Сигрун вскоре предложила поселиться в просторном доме ее родителей в самом центре Рейкьявика. Рядом с огромной лютеранской церковью Халлгрискирка, напоминающей сталактит.
Я был счастлив, что меня приняли в настоящей исландской семье, выделили большую светлую спальню на первом этаже. Оба родителя работали в школе. Папа Ульвар – директором, а мама Вальгердур – в библиотеке. Импозантная мама все свободное время проводила на кухне. Готовила она, кажется, на десятерых. Стол буквально ломился от разносолов. Много картофеля, рыбы, пирогов. На завтрак подавали вареный паштет из ветчины, густой куриный суп с рыбными галушками и кофе. Но главным блюдом всегда была арктическая куропатка «рюпа». Запеченные тушки темного цвета размером с голубя выкладывались на большое блюдо и торжественно подавались к столу. Мясо у арктической куропатки, как я запомнил, почему-то темное. К нему подавали фиолетовую сладкую капусту. Часто подавали гребешки и креветки. Одним из популярных исландских праздничных блюд была картошка в карамели и «хангикьет» – традиционная вяленая баранина. После сытного обеда подавался кофе с «каккой» – так по-исландски называется кекс. Запивали всё исландской версией кваса. После моей полуголодной парижской жизни я стал набирать первые килограммы именно в этой гостеприимной исландской семье.
Кроме Сигрун и кошечки Трины в семье были еще две дочери. Младшая Бегга вскоре тоже переехала в Париж. Старшая Диса с мужем-исландцем Райнаром жила через стенку от меня, в соседней комнате. Они за все время не издали ни звука. Заглянув к ним однажды, я увидел, что муж и жена в теплых носках и пижамах сидят спиною друг к другу каждый за своим компьютером. И так, представьте, целый день. Они вообще не разговаривали. Молчание нарушалось лишь по окончании обеда.
– Так, – говорили они хозяйке дома. Это означает «спасибо». И возвращались в свою комнату за компьютеры.

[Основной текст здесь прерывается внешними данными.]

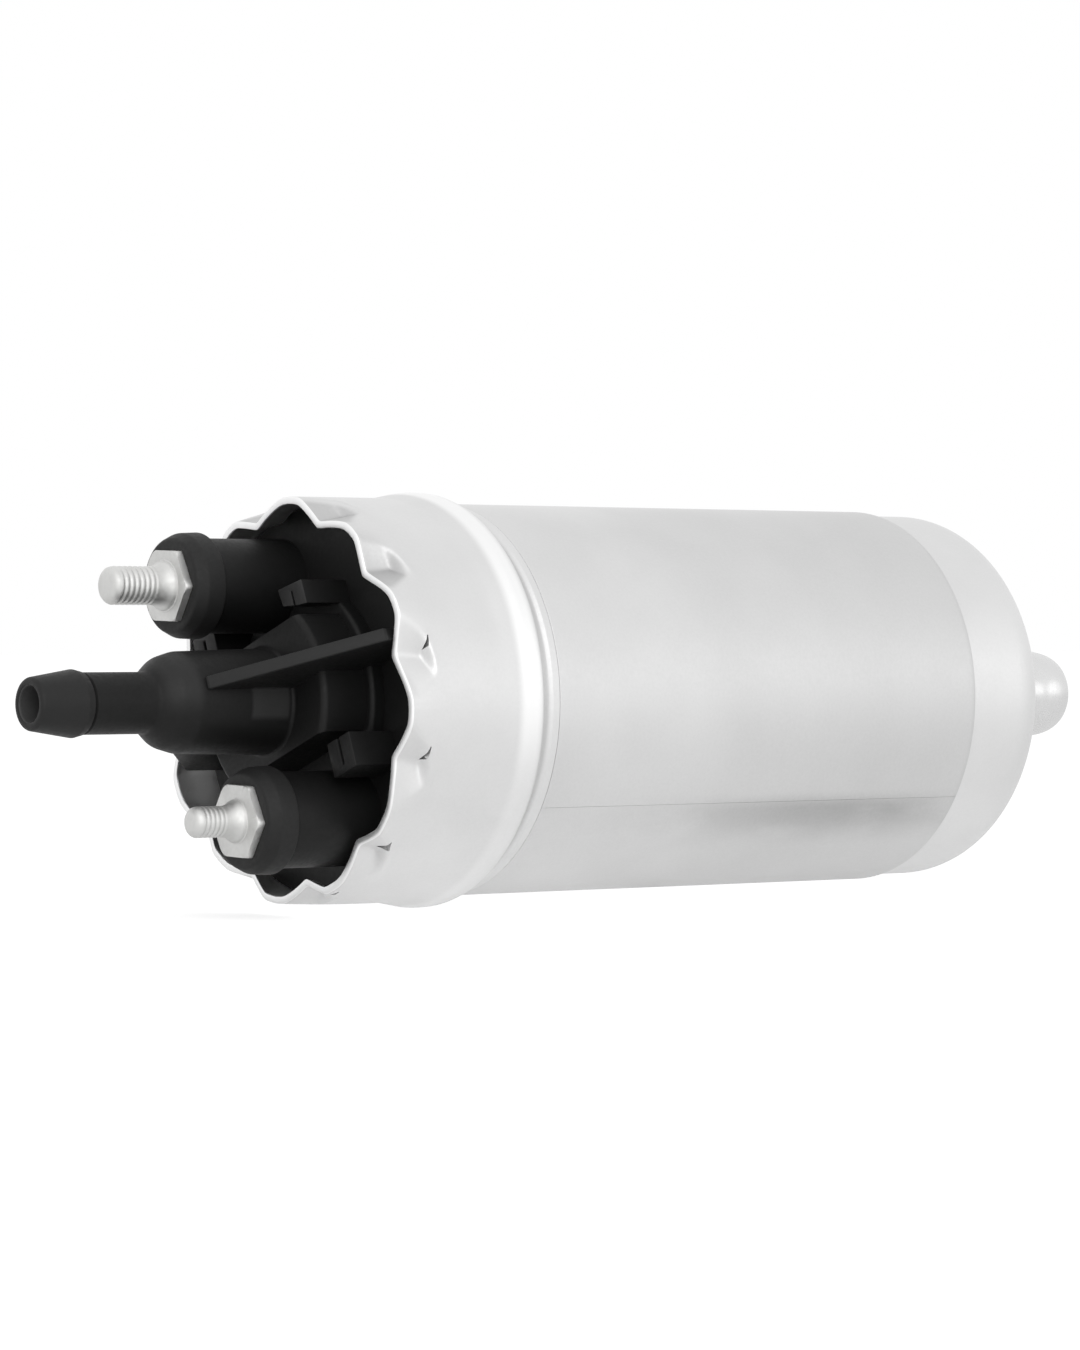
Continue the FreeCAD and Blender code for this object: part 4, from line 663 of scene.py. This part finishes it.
rim_depth = crimp.size("Rim depth")
depth = rim_depth + (crimp.size("Wall depth") - rim_depth) * along
bent = (shifted * shifted + crimp.size("Crease") * crimp.size("Crease")).math("SQRT")
wedge = (1.0 - bent / half).smooth_above(0.12)
inner_skin = ((COLLAR - WALL / 2) / 1000 - radius).ramp(0.0, 0.0002)
back = crimp.size("Length") + inner_skin * INNER_STEP_BACK
gone = (slanted - back).ramp(STEP_START, STEP_END)
pressed = depth * wedge * (1.0 - gone)
behind = ((slanted - crimp.size("Length") - RIDGE_BACK) / RIDGE_WIDTH).bell(2.0)
bulge = behind * (shifted / RIDGE_REACH).bell(4.0) * crimp.size("Ridge") * (1.0 - inner_skin)
lean = angle.curve([(-180, 0.3), (-168, 1.2), (-155, 2.3), (-140, 1.0), (-122, 0.0), (-100, 0.0),
                    (-80, -0.4), (-65, -0.5), (-49, -0.55), (-32, -0.5), (-16.5, 0.1), (-3, 0.5),
                    (14.8, -0.1), (28.5, 0.15), (44.8, -0.5), (62, -0.25), (73.9, -0.1), (92, 0.0),
                    (130, 0.0), (160, 0.0), (180, 0.3)], 4.0)
moved = bulge - pressed + lean * (station / LEAN_REACH).bell(2.0) * crimp.size("Lean")
change = moved / radius + 1.0
crimp.finish(crimp.x, crimp.y * change, crimp.z * change)
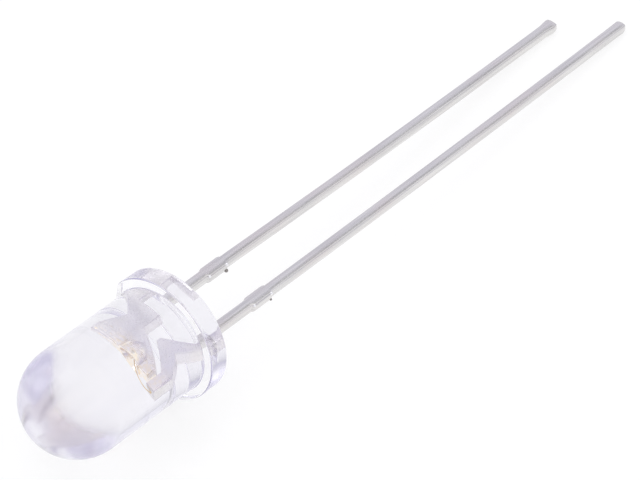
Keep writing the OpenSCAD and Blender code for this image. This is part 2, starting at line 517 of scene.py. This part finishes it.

В Исландии в те года царил абсолютный культ детей. В каждой семье их было много, и молодые женщины с легкостью выходили замуж, если у них было уже 2–3 ребенка. Жених был не против, ведь это исландские дети. «Давай воспитывать вместе, у меня тоже есть двое от предыдущего брака». Потом они рожали еще троих – и получались многодетные семьи. Государство семьям с детьми очень помогало.